When a defendant’s only chance to mention a fact was when a witness’s statement had been read to him in interview without telling him he should correct any statement with which he disagreed, it would be wholly unsafe to rely on an inference. Similarly, if the police make a mistake on the facts which mean an accused should not be expected to put forward any defence he later relies on then no inference should be drawn.
What facts may be relevant to which might have been expected to be forthcoming in interview?
The accused’s age, experience, mental capacity, health, sobriety, tiredness, and personality. A restrictive approach is not appropriate.
There is also a contrast between a straightforward case and a complex one.
How may the failure of an interviewer to disclose something to an accused or legal adviser when asked impact upon the permissibility of drawing an inference from a defendant’s silence?
It is a factor bearing upon the propriety of drawing it. If little information is forthcoming, an adviser may counsel silence until a better assessment of the case to answer can be made.
However, where the defence is that the person has made it all up there may be an inference drawn as the defendant will at least be aware of what he is arrested for.
Equally, where d is invited to respond to a narrative and not questions this is a relevant factor to explore.

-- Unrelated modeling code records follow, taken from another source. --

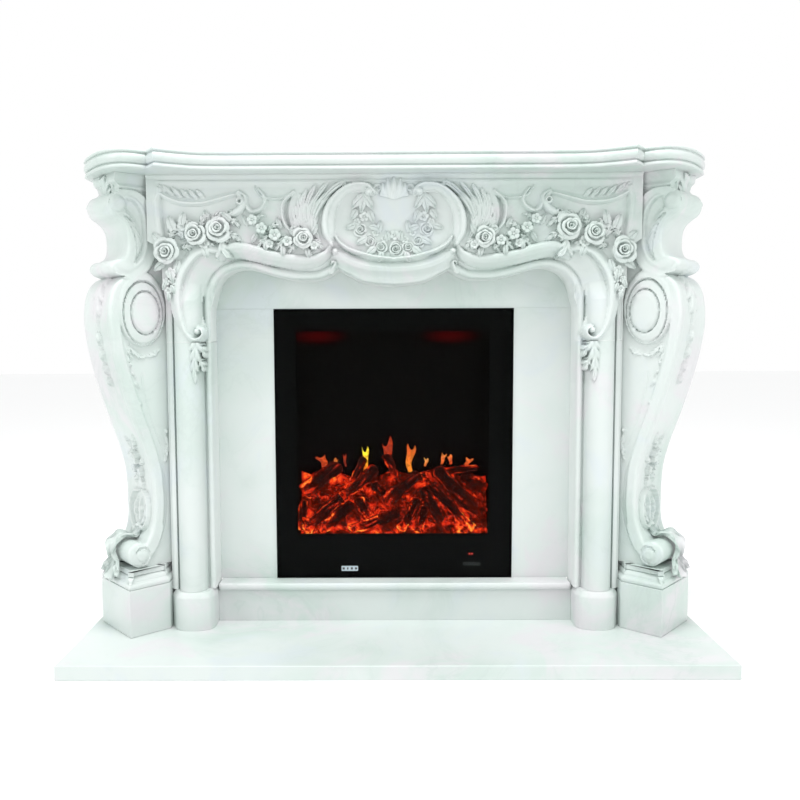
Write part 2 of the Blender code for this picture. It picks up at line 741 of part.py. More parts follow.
def build_shelf(name, material):
    outline = shelf_outline()
    height = shelf_thickness
    profile = [(0.006, 0), (0.0025, 0.0025), (0.0025, 0.0055), (0.006, 0.009), (0.009, 0.0095),
               (0.009, 0.0115), (0.004, 0.0125), (0.000, 0.018), (0.000, height - 0.012),
               (0.0045, height - 0.007), (0.001, height - 0.0055), (0.001, height - 0.001), (0.002, height)]
    return finish(loft(moulding_rings(outline, profile, shelf_bottom)), name, material)


# Sill with a rounded front edge between the jambs
def build_sill(name, material):
    half = opening_half - joint_gap
    front = column_back - sill_nose
    radius = sill_thickness / 2
    base = riser_top + joint_gap
    profile = [(wall, 0), (front + radius, 0)]
    profile += [(front + radius - radius * math.sin(a), radius - radius * math.cos(a))
                for a in np.linspace(0.3, math.pi - 0.3, 6)]
    profile += [(front + radius, sill_thickness), (wall, sill_thickness)]
    rings = [[(x, y, base + z) for y, z in profile] for x in (-half, half)]
    return finish(loft(rings), name, material)


# Steel case of the fire, open at the front
def build_case(name, low, high, thickness, material):
    shape = bmesh.new()
    bmesh.ops.create_cube(shape, size=1.0)
    for vert in shape.verts:
        vert.co = Vector([low[k] if vert.co[k] < 0 else high[k] for k in range(3)])
    front = min(shape.faces, key=lambda face: face.calc_center_median().y)
    bmesh.ops.inset_region(shape, faces=[front], thickness=thickness)
    pushed = bmesh.ops.extrude_face_region(shape, geom=[front])
    deep = [item for item in pushed["geom"] if isinstance(item, bmesh.types.BMVert)]
    for vert in deep:
        vert.co.y = high[1] - thickness
    bmesh.ops.delete(shape, geom=[front], context="FACES")
    return finish(shape, name, material)


# Plate with a rectangular window
def build_bezel(name, low, high, window_low, window_high, material):
    rings = []
    for y in (low[1], high[1]):
        outer = [(low[0], y, low[2]), (high[0], y, low[2]), (high[0], y, high[2]), (low[0], y, high[2])]
        inner = [(window_low[0], y, window_low[1]), (window_high[0], y, window_low[1]),
                 (window_high[0], y, window_high[1]), (window_low[0], y, window_high[1])]
        rings.append((outer, inner))
    shape = bmesh.new()
    loops = [[shape.verts.new(p) for p in ring] for ring in (rings[0][0], rings[0][1], rings[1][1], rings[1][0])]
    for a, b in zip(loops, loops[1:] + loops[:1]):
        for i in range(4):
            j = (i + 1) % 4
            shape.faces.new((a[i], a[j], b[j], b[i]))
    return finish(shape, name, material)


# Tapered round log between two ends
def log_shape(start, end, radius, sides=6):
    start, end = Vector(start), Vector(end)
    way = (end - start).normalized()
    side_way = way.cross(Vector((0, 1, 0))).normalized()
    up_way = side_way.cross(way)
    rings = []
    for place, size in ((start, radius), (end, 0.8 * radius)):
        ring = []
        for k in range(sides):
            angle = 2 * math.pi * k / sides
            ring.append(place + side_way * (size * math.cos(angle)) + up_way * (size * math.sin(angle)))
        rings.append(ring)
    return loft(rings)


# Moulded bed of logs and embers: a sloping bank with rows of logs half sunk in it
def build_log_bed(name, centre_y, bottom, material):
    half = fire_half - log_bed_margin
    front = centre_y - log_bed_depth / 2
    back = centre_y + log_bed_depth / 2
    foot = Vector((0, front + 0.25 * log_bed_depth, bottom + log_bed_lip))
    slope = Vector((0, back, bottom + log_bed_height)) - foot
    bank = [(front, bottom), (back, bottom), (back, bottom + log_bed_height), (foot.y, foot.z)]
    body = finish(loft([[(x, y, z) for y, z in bank] for x in (-half, half)]), name, material)
    pitch = 2 * half / (logs_in_row + 0.6)
    for row in range(log_rows):
        for k in range(logs_in_row):
            middle = -half + pitch * (k + 0.6 + 0.4 * row)
            lean = pitch * (0.22 - 0.14 * row) * (-1) ** (k + row)
            low = foot + slope * (0.04 + 0.27 * row) - Vector((lean, 0, 0))
            high = foot + slope * (0.42 + 0.27 * row) + Vector((lean, 0, 0))
            ends = [(middle + spot.x, spot.y, spot.z) for spot in (low, high)]
            cutter = finish(log_shape(*ends, log_radius), "log_guide", material)
            cutter.hide_render = True
            cutter.display_type = "WIRE"
            union = body.modifiers.new("log", "BOOLEAN")
            union.operation = "UNION"
            union.solver = "EXACT"
            union.object = cutter
    return body


def build_all():
    clear_scene()
    stone = make_material("pale_marble", (0.78, 0.81, 0.79), 0.32)
    black = make_material("black_steel", (0.012, 0.012, 0.013), 0.45, 0.6)
    glass = make_material("black_glass", (0.01, 0.01, 0.012), 0.05)
    resin = make_material("ember_logs", (0.10, 0.04, 0.02), 0.8)

    block("hearth_slab", (-hearth_width / 2, -hearth_depth / 2, 0),
          (hearth_width / 2, hearth_depth / 2, hearth_thickness), stone)
    riser_half = opening_half - joint_gap
    block("riser", (-riser_half, column_back - riser_setback, hearth_top), (riser_half, wall, riser_top), stone, 0)
    build_sill("sill", stone)
    slip_outer = fire_half + joint_gap + slip_reveal + slip_lap
    slip_back = slip_face + slip_thickness
    for side, word in ((-1, "left"), (1, "right")):
        ends = sorted((side * (fire_half + joint_gap), side * slip_outer))
        block(f"{word}_slip", (ends[0], slip_face, fire_bottom), (ends[1], slip_back, fire_top), stone, 0)
        build_plinth(side, f"{word}_plinth", stone)
        build_console(side, f"{word}_console", stone)
        build_column_base(side, f"{word}_column_base", stone)
        build_column(side, f"{word}_column", stone)
    header_bottom = fire_top + joint_gap
    block("header_slip", (-slip_outer, slip_face, header_bottom),
          (slip_outer, slip_back, header_bottom + header_height), stone, 0)
    build_frieze("frieze", stone)
    build_shelf("mantel_shelf", stone)

    glass_front = slip_face - glass_proud
    glass_back = glass_front + glass_thickness
    bezel_front = glass_back + joint_gap
    bezel_back = bezel_front + bezel_thickness
    case_front = bezel_back + joint_gap
    case_back = case_front + fire_case_depth
    block("fire_glass", (-fire_half, glass_front, fire_bottom), (fire_half, glass_back, fire_top), glass, 0)
    build_bezel("fire_bezel", (-fire_half, bezel_front, fire_bottom), (fire_half, bezel_back, fire_top),
                (-fire_half + window_left, fire_bottom + window_bottom),
                (fire_half - window_right, fire_top - window_top), black)
    build_case("firebox_case", (-fire_half, case_front, fire_bottom), (fire_half, case_back, fire_top),
               case_wall, black)
    bed_centre = (case_front + case_back) / 2
    build_log_bed("log_bed", bed_centre, fire_bottom + case_wall + joint_gap, resin)


build_all()
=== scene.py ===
import math

import bmesh
import bpy
import numpy as np
from mathutils import Matrix, Vector


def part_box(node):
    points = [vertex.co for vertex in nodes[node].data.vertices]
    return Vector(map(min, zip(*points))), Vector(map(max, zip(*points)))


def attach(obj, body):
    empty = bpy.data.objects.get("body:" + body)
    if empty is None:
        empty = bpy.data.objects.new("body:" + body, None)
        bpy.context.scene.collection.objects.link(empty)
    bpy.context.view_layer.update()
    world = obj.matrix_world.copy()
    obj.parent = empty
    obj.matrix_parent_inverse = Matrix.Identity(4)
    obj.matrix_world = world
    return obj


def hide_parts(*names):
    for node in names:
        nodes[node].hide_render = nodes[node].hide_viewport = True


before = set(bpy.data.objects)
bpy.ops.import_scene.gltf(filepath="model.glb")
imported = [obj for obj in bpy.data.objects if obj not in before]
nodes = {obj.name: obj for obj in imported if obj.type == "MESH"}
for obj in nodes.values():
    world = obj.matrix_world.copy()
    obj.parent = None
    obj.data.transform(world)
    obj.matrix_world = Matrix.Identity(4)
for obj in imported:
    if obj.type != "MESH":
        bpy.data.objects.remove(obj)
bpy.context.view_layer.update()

scene = bpy.context.scene
scene.view_settings.view_transform = "Standard"

print("mantel: camera, floor and lights")
viewpoint = {
    "place": (-0.0335, -1.9085, 0.7528),
    "pitch": 4.642, "yaw": -0.371, "roll": -0.25,
    "lens": 36.39,
    "shift": (0.0309, 0.0),
}
studio = {
    "floorColour": (0.95, 0.955, 0.955),
    "worldColour": (1.0, 1.0, 1.0), "worldStrength": 1.0,
    "key": {"place": (-2.5, -1.3, 1.7), "aim": (-0.3, 0.0, 0.6), "size": 0.8, "watts": 17},
    "fill": {"place": (2.5, -1.3, 1.5), "aim": (0.3, 0.0, 0.6), "size": 1.0, "watts": 14},
    "top": {"place": (0.0, -0.7, 3.2), "aim": (0.0, 0.0, 0.3), "size": 1.0, "watts": 58},
}


def placeCamera():
    cameraData = bpy.data.cameras.new("photoCamera")
    cameraData.sensor_width = 36
    cameraData.lens = viewpoint["lens"]
    cameraData.shift_x, cameraData.shift_y = viewpoint["shift"]
    camera = bpy.data.objects.new("photoCamera", cameraData)
    turn = Matrix.Rotation(math.radians(-viewpoint["yaw"]), 4, "Z")
    tilt = Matrix.Rotation(math.radians(90 - viewpoint["pitch"]), 4, "X")
    roll = Matrix.Rotation(math.radians(viewpoint["roll"]), 4, "Z")
    camera.matrix_world = Matrix.Translation(viewpoint["place"]) @ turn @ tilt @ roll
    scene.collection.objects.link(camera)
    scene.camera = camera


def addLight(name, setting):
    lightData = bpy.data.lights.new(name, "AREA")
    lightData.shape = "SQUARE"
    lightData.size = setting["size"]
    lightData.energy = setting["watts"]
    light = bpy.data.objects.new(name, lightData)
    light.location = setting["place"]
    way = Vector(setting["aim"]) - Vector(setting["place"])
    light.rotation_euler = way.to_track_quat("-Z", "Y").to_euler()
    scene.collection.objects.link(light)


placeCamera()
for lightName in ("key", "fill", "top"):
    addLight(lightName + "Light", studio[lightName])
world = bpy.data.worlds.new("studioWorld")
world.use_nodes = True
world.node_tree.nodes["Background"].inputs["Color"].default_value = (*studio["worldColour"], 1)
world.node_tree.nodes["Background"].inputs["Strength"].default_value = studio["worldStrength"]
scene.world = world


class Wire:  # a socket that does its own sums
    def __init__(self, tree, socket):
        self.tree = tree
        self.socket = socket

    def sum(self, operation, *values):
        node = self.tree.nodes.new("ShaderNodeMath")
        node.operation = operation
        for slot, value in zip(node.inputs, values):
            if isinstance(value, Wire):
                self.tree.links.new(value.socket, slot)
            else:
                slot.default_value = value
        return Wire(self.tree, node.outputs[0])

    def __add__(self, other):
        return self.sum("ADD", self, other)

    def __sub__(self, other):
        return self.sum("SUBTRACT", self, other)

    def __rsub__(self, other):
        return self.sum("SUBTRACT", other, self)

    def __mul__(self, other):
        return self.sum("MULTIPLY", self, other)

    def __abs__(self):
        return self.sum("ABSOLUTE", self)

    __radd__ = __add__
    __rmul__ = __mul__


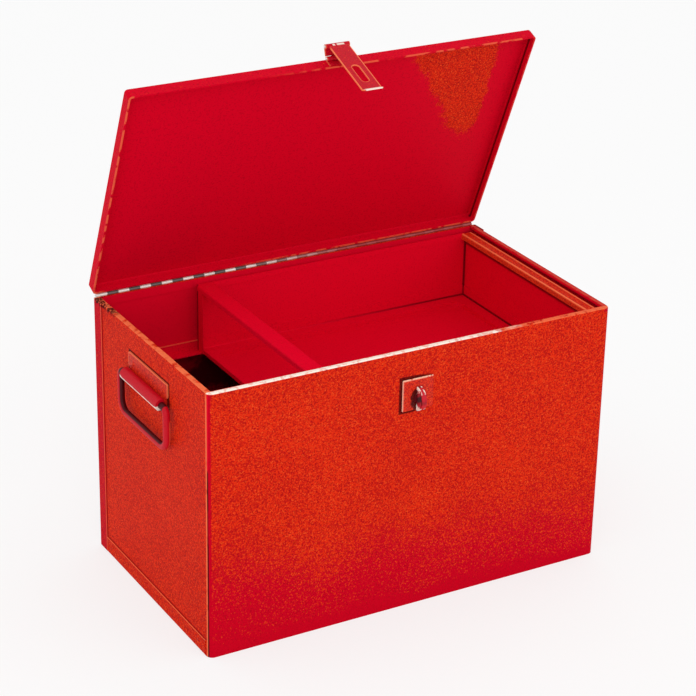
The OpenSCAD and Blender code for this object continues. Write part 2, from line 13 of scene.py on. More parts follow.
import bpy
import numpy as np
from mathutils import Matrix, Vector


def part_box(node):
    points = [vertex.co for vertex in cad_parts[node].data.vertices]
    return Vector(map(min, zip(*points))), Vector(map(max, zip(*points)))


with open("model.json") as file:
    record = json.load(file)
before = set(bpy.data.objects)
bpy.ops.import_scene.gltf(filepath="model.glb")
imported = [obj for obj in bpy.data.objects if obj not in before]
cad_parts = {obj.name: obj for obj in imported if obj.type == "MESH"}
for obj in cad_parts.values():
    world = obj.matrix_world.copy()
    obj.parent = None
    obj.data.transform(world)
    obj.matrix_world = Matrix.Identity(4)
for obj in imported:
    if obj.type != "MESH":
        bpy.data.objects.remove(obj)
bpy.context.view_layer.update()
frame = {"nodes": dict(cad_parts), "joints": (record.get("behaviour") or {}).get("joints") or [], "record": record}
nodes = frame["nodes"]
joints = {j["name"]: j for j in frame["joints"]}

# %% [markdown]
# Wear, painted highlights and painted shade lie at edges and folds, so this lesson needs to know where these are.
# The numbers could be typed in, but here most are worked out from the model itself, so that they follow if the
# chest is made in another size.
# `corner` reads one corner of a node's box. The bottom pan laps over the rest, so its corner gives three at once.

# %% Read the main sizes from the model
X, Y, Z = 0, 1, 2
LOW, HIGH = 0, 1


def corner(node, high):
    """The lowest (high = 0) or highest (high = 1) corner of a node's box, as three plain numbers."""
    return np.array(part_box(node)[high])


SIDE, BACK, SEAM = corner("bottom_pan", HIGH)
FRONT = -BACK
RIM = corner("front_wrap", HIGH)[Z]
HINGE_Y, HINGE_Z = joints["lid_hinge"]["pos_m"][Y:]
OPEN = math.radians(joints["lid_hinge"]["range_deg"][HIGH])
print("chest", round(SIDE * 2, 3), round(BACK * 2, 3), round(RIM, 3), "with side seams", round(SEAM, 3), "wide")
print("the lid stands open by", round(math.degrees(OPEN), 1), "degrees")

# %% [markdown]
# ## The camera
#
# The picture looks down on the chest from the front left with a long lens, so upright lines lean only a little.
# A camera could be aimed by hand, but here its place and its three angles were worked out from the picture's
# corners, because then every later difference is a fault of the model and not of the aim.

# %% Aim the camera
def put(name, data):
    """A new object with this data, linked into the scene."""
    made = bpy.data.objects.new(name, data)
    bpy.context.scene.collection.objects.link(made)
    return made


cam_data = bpy.data.cameras.new("picture_camera")
cam_data.lens = 118.03
cam_data.clip_end = 50
camera = put("picture_camera", cam_data)
camera.location = (-1.4225, -2.4561, 1.5922)
camera.rotation_euler = [math.radians(a) for a in (65.7186, -1.0829, -29.487)]
bpy.context.scene.camera = camera
print("the camera stands", round(camera.location.length, 2), "m from the chest")

# %% [markdown]
# ## Shader maths as plain Python
#
# A procedural material is a small program. It could be wired by hand, but a Math node for each plus sign hides
# what it says. `Value` wraps one socket and gives it the usual operators, so a mask can be written as
# `1 - near * far`. A mask is a number that is 1 where something happens and 0 elsewhere.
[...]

There is no requirement for drawing an inference that the bit of information is specifically one to which the defendant is asked about, but merely whether they could have reasonably been expected to mention it.
Juries are entitled to infer that lengthy questioning would have descended to matters of detail, and the more central the facts that D has failed to mention the more likely an inference should be drawn. Thus, evidence of what questions are not necessary on the facts though desirable.